Mi libro
Llevo ya mucho tiempo escribiendo mi libro. Por la mañana, antes de que los demás se levanten, despierto a los sones de la música de Mahler que da la radio-reloj, me afeito y me dirijo a mi escritorio. Los fines de semana, mientras los demás ven el partido de béisbol, yo estoy también aquí, marcando mis propios tantos y mis propias carreras. Y al anochecer. «Así me alejo de las calles», digo, aunque sólo para mí mismo y para mi manuscrito. Por la noche, si tengo insomnio, vengo también aquí, y esto es lo mejor de todo. No oigo el grito del búho solitario, pero desearía oírlo; lo cual tampoco está mal.
A veces -normalmente, de hecho- no escribo. Gran parte del tiempo lo paso investigando, planificando. Caliento agua en la cacerola eléctrica amarilla, saco punta a los lápices y doy vueltas a centenares de viejos libros, la mayoría de ellos sin el menor valor. ¡Cómo me fascinan! Los libros valiosos son como diamantes, iridiscentes e inmutables. Es en lo efímero donde veo el rostro cambiante de la Naturaleza. El día oscurece, hasta las hojas caen.
Señalo algunos pasajes en todos estos libros, al igual que Tom Sawyer señalaba pasajes parecidos en la cueva de Injun Joe. Pasan a menudo años antes de que pueda volver a encontrarlos, con el placer que experimenta el arqueólogo ante un nuevo hallazgo. Sin duda son muchos más los que jamás encuentro.

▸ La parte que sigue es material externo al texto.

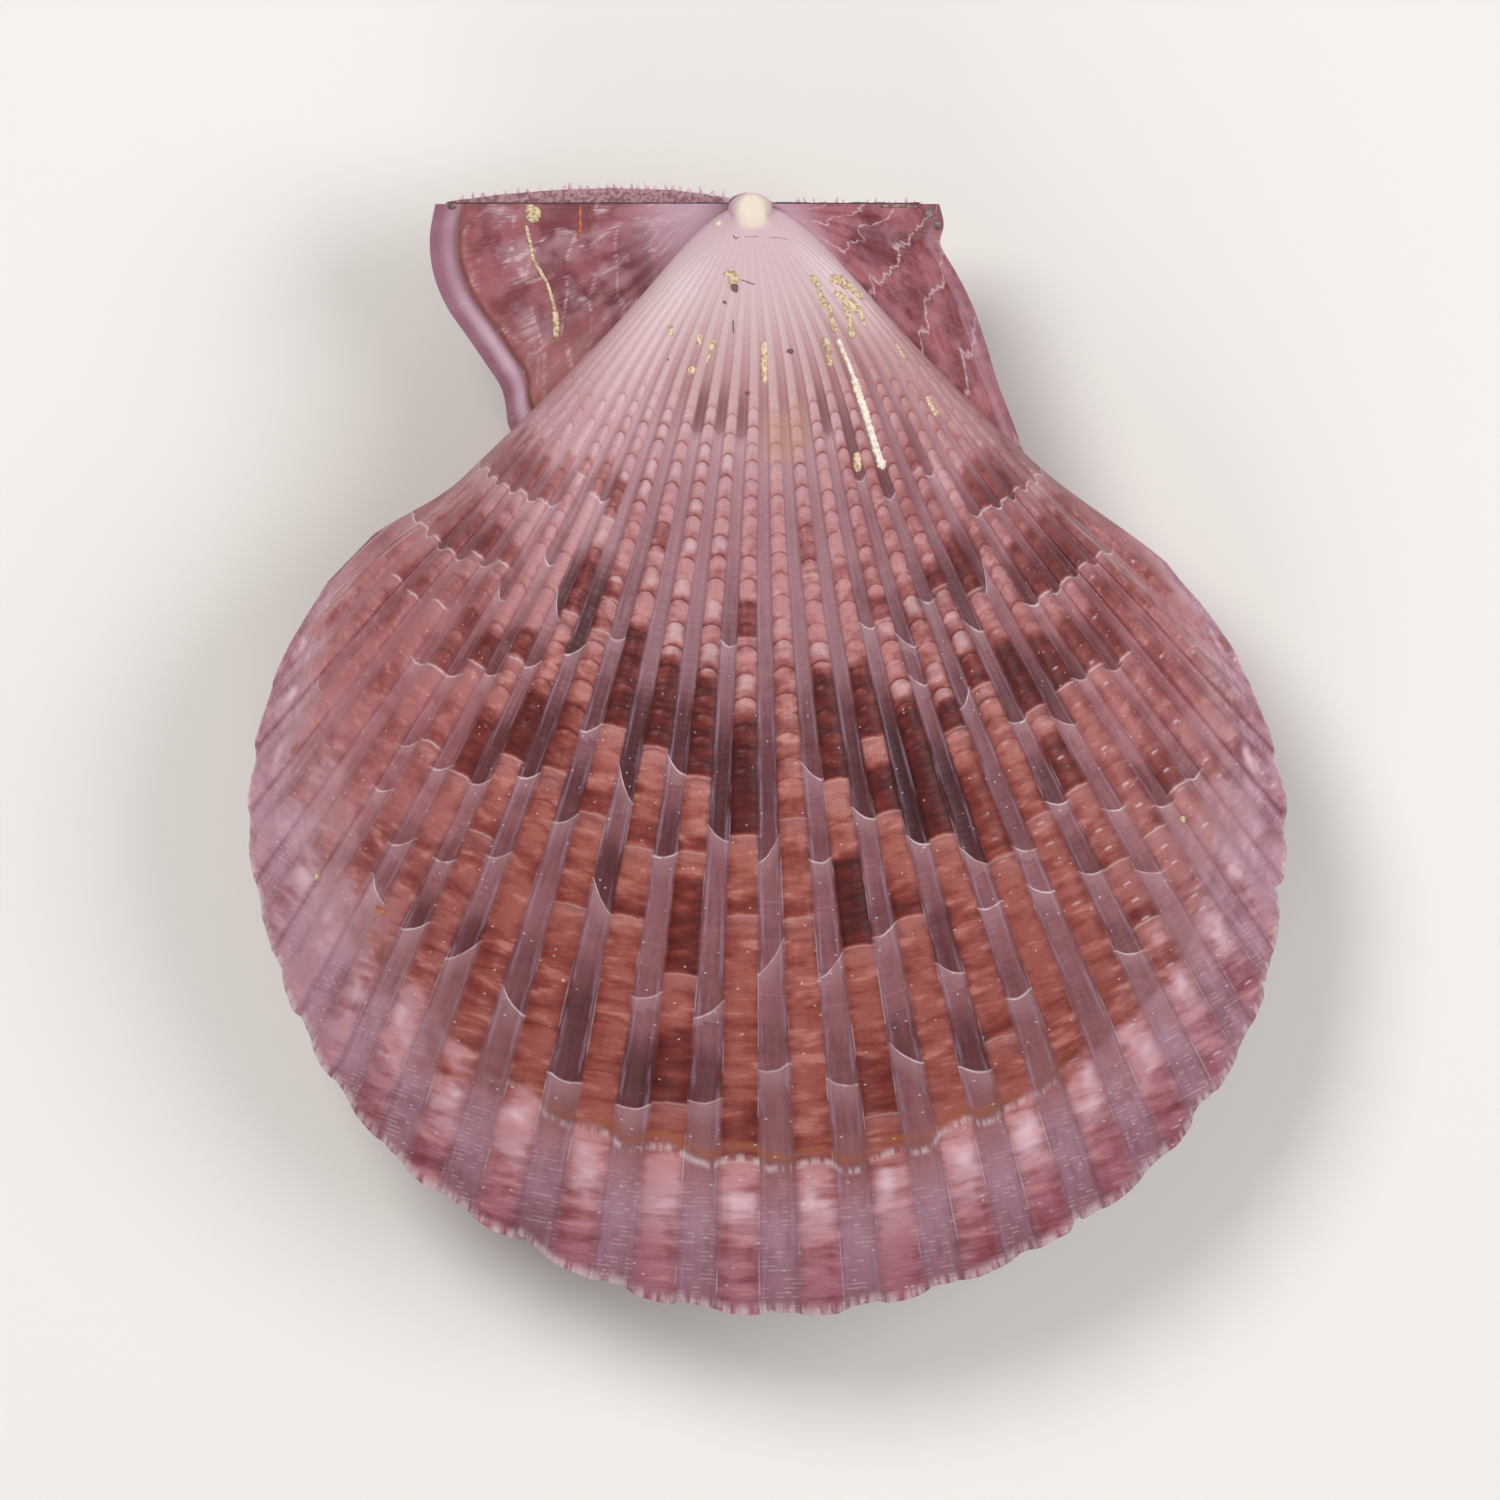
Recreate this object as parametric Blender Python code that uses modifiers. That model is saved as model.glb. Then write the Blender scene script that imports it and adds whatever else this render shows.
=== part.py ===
"""Glorious scallop shell: two closed valves and the dried ligament along their hinge.

Metres, +Z up. The shell lies on its right valve with the umbo towards +Y and the
anterior side towards -X, so the commissure, the seam between the valves, is level.
The origin is the middle of the shell's outline, on the surface that it rests on.

Each valve is a fan. A lane is a line that runs from the umbo to the margin, and lanes
are numbered by the ribs of the left valve. A stage is a growth stage, 0 at the umbo
and 1 at the margin.
"""
import math

import bmesh
import bpy

# Place of the umbo and of the commissure
UMBO_X = -0.00093
UMBO_Y = 0.02832
COMMISSURE_Z = 0.00915

# Disc outline: a circle below the umbo, fuller on the posterior side, flatter on the
# anterior one and cut in at the shoulders. Turns are in degrees from straight down.
DISC_RADIUS = 0.02685
DISC_DROP = 0.0307
DISC_SIDE = 0.0008
BULGE = 0.00105
BULGE_TURN = 55.0
BULGE_SPREAD = 27.0
FLAT = 0.0003
FLAT_TURN = -28.0
FLAT_SPREAD = 20.0
SHOULDER_TURN = 84.0
SHOULDER_SPAN = {-1: 40.0, 1: 36.0}
SHOULDER_CUT = {-1: 0.0022, 1: 0.0029}
SHOULDER_POWER = 1.6

# Lanes: the plan angle of each rib in degrees, from the anterior edge of the disc to
# the posterior one. The first and last angles are the disc's edges.
LANE_ANGLES = (-46.4, -44.2, -42.2, -39.9, -37.0, -33.4, -30.1, -26.5, -22.9, -18.7,
               -14.2, -9.6, -5.1, -0.65, 3.8, 8.1, 12.4, 16.5, 20.6, 24.7, 28.7, 32.5,
               35.9, 38.9, 41.5, 43.8, 45.7, 47.6)
FIRST_LANE = -13
LAST_LANE = 14
EDGE_REACH = {-1: 0.0260, 1: 0.0285}

# Lanes bow outwards near the umbo
BOW_MIDDLE = 3.0
BOW_SIDES = 8.6
BOW_FADE = 0.0119
BOW_POWER = 3.5

# The disc's edges spread towards the umbo, and flare again at the shoulders
SPREAD_ANGLE = {-1: 7.9, 1: 10.0}
SPREAD_START = {-1: 0.0050, 1: 0.0054}
SPREAD_FADE = {-1: 0.0029, 1: 0.0034}
FLARE_ANGLE = {-1: 2.4, 1: 1.7}
FLARE_START = {-1: 0.0205, 1: 0.0192}
FLARE_LENGTH = {-1: 0.0060, 1: 0.0093}
EDGE_INFLUENCE = 4.0

# Growth stages of the rows, with those where the ears end
NOTCH_DEEP = 0.27
NOTCH_ANTERIOR = 0.45
NOTCH_POSTERIOR = 0.50
STAGES = (0.02, 0.06, 0.12, 0.19, NOTCH_DEEP, 0.36, NOTCH_ANTERIOR, NOTCH_POSTERIOR,
          0.60, 0.70, 0.80, 0.88, 0.95, 1.0)
YOUNG_ROUNDNESS = 0.6

# Ears: margin from the disc to the hinge, as distances from the umbo
EAR_COLUMNS = 7
ANTERIOR_EAR = (0.0172, 0.0161, 0.0160, 0.0162, 0.0166, 0.0168, 0.0167, 0.0163)
NOTCHED_EAR = (0.0112, 0.0124, 0.0137, 0.0147, 0.0154, 0.0158, 0.0159, 0.0158)
POSTERIOR_EAR = (0.0191, 0.0160, 0.0141, 0.0126, 0.0112, 0.0101, 0.0101, 0.0098)

# Thickness and relief
VALVE_GAP = 0.0003
MARGIN_THICKNESS = 0.0005
UMBO_THICKNESS = 0.0010
WALL = 0.0006
RIB_RELIEF = 0.0007
CREST_HALF_WIDTH = 0.25
GROOVE_START = 0.36
EDGE_STEPS = (0.15, 0.4)
FLANK_LANES = 3.0
HINGE_RECESS = 0.0003
UMBO_RECESS_REACH = 0.004

# Dome of a valve
SIDE_POWER = 2.6
SIDE_ROUNDNESS = 0.62
CAVITY_SIDE = 0.94
CAVITY_START = 0.06
CAVITY_END = 0.97
UPPER_HEIGHT = 0.0098
UPPER_RISE = 0.5
UPPER_FALL = 1.9
LOWER_HEIGHT = 0.0086
LOWER_RISE = 0.75
LOWER_FALL = 2.0
LOWER_INSET = 0.0003

# Folded dorsal edge of the lower valve's notched ear
FOLD_WIDTH = 0.0009
FOLD_POWER = 0.7
FOLD_LEAN = 0.8
FOLD_SPAN = 0.97

# Beak: the tip of the umbo stands over the hinge line
BEAK_OVERHANG = 0.0005
BEAK_HEIGHT = 0.0031

# Ligament along the hinge
LIGAMENT_START = -0.0157
LIGAMENT_END = 0.0088
LIGAMENT_WIDTH = 0.0007
LIGAMENT_THICKNESS = 0.00024
LIGAMENT_PROUD = 0.00015
LIGAMENT_BEVEL = 0.00008

PURPLE_PINK = (0.42, 0.13, 0.17, 1.0)
PALE_PINK = (0.52, 0.22, 0.26, 1.0)
HORN_BROWN = (0.06, 0.03, 0.02, 1.0)

VALVES = {
    "left_valve": {
        "up": 1, "height": UPPER_HEIGHT, "rise": UPPER_RISE, "fall": UPPER_FALL,
        "inset": 0.0, "notch": NOTCH_ANTERIOR, "ear": ANTERIOR_EAR, "fold": 0.0,
        "color": PURPLE_PINK,
    },
    "right_valve": {
        "up": -1, "height": LOWER_HEIGHT, "rise": LOWER_RISE, "fall": LOWER_FALL,
        "inset": LOWER_INSET, "notch": NOTCH_DEEP, "ear": NOTCHED_EAR, "fold": FOLD_WIDTH,
        "color": PALE_PINK,
    },
}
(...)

Hace poco, en un ensayo de Philip Rahv, tropecé con el pasaje que fue el inicio de todo. Mi escritura ha recibido
influencias de otros muchos pasajes: «En cierto sentido, he progresado de manera un tanto alarmante. Pero ahora estoy pensando en reconstruirlo todo», de Oliver Onions, y de Stout: «Fue agradable saber que el siguiente paso estaba claro, pero más agradable aún habría sido saber en qué consistía». Pero fue esto -olvidado desde hace tantos años- lo que me hizo arrancar: «El hombre es ahora inconsciente de los verdaderos poderes que gobiernan su vida; pero tiene conocimiento de la divinidad en la medida en que es algo puramente histórico». Está ahí involucrado el desenvolvimiento de la historia humana, y es a partir de este pensamiento que he adoptado mi método. En todo libro ha de haber una última palabra al igual que una primera, y ya que la última -infinitamente alejada de la primera en la escala de las simples palabras- es también infinitamente más importante, yo decidí escribirla primero. Descubrí al instante que importaba poco cuál fuera esta palabra. Pero, después de contemplar largamente el libro que había concebido y en cierto sentido, lo admito, con cierto espíritu de jocoso desafío, opté por la palabra prefacio.
Descubrí al instante que el libro entero había sufrido un cambio, desplazándose como un caleidoscopio para pasar a ser algo novedoso y extraño. Decidida la última palabra, cristalizaba sin solidificarse. La penúltima palabra parecía preestablecida, si bien era enigmática: empezar. El final estaría preñado de los orígenes de las cosas, desenmarañando la historia al final. Todo alterado una vez más, al igual que el hielo se desplaza sobre el río, gruñendo, crujiendo en la noche. Volví para buscar las hojas blancas que había destruido, aunque cada una de ellas se hallaba donde yo la había dejado. Me puse a buscar la antepenúltima palabra.
Se trataba de quiero, la palabra que indica propósito, el impulso que dio inicio al universo.
Y, a continuación, la preantepenúltima palabra… y así he procedido, paso a paso -pasos laboriosos, y deliciosos-, un capítulo tras otro, y pronto, tal vez este mismo año, seguro que antes de la coronación, quiero empezar el prefacio.